The loss limits are the hard part.

Almost every failed challenge tells the same story: a trader risked too much on one trade, hit a bad day, and crossed a limit. The market did not beat them. Instead, the rulebook did.

Therefore, the winning approach flips the usual mindset. Rather than asking “how fast can I hit the target?”, passing traders ask “how do I make it impossible to break the loss rules?”

Small risk per trade — usually well under 1% — answers that question. With tiny risk, even a terrible week cannot touch the daily limit.

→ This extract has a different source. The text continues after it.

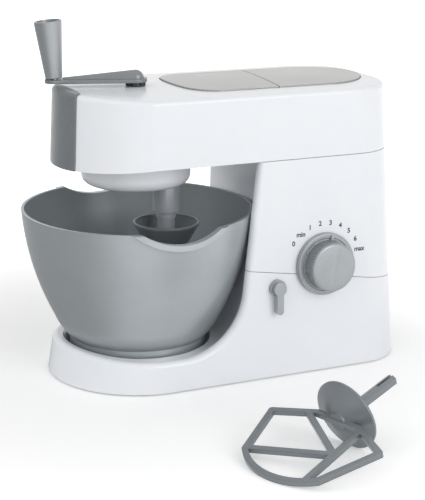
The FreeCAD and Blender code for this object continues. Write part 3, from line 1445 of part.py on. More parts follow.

Meanwhile, the target arrives on its own through consistency.

So remember: slow is not just safe in a prop challenge. Slow is the strategy.

Simple way to remember

Phase 1 tests profit. Phase 2 tests consistency. Funded tests discipline forever.

And:

Targets do not fail traders. Loss limits do.

Final thoughts

Prop firm challenges are not mysterious. They are a structured filter with clear, published rules.

To keep it simple:

  • Phase 1 asks for roughly 8% to 10% profit inside strict loss limits
  • Phase 2 repeats the test with about half the target
  • daily loss limits and maximum drawdown end challenges instantly
  • funded accounts keep every rule and add profit splits and payouts
  • small position sizing is what actually passes challenges

Read the rules before you pay. Trade smaller than feels natural. Above all, treat the loss limits as the real opponent.

Do that, and the challenge stops being a lottery — and starts being a checklist.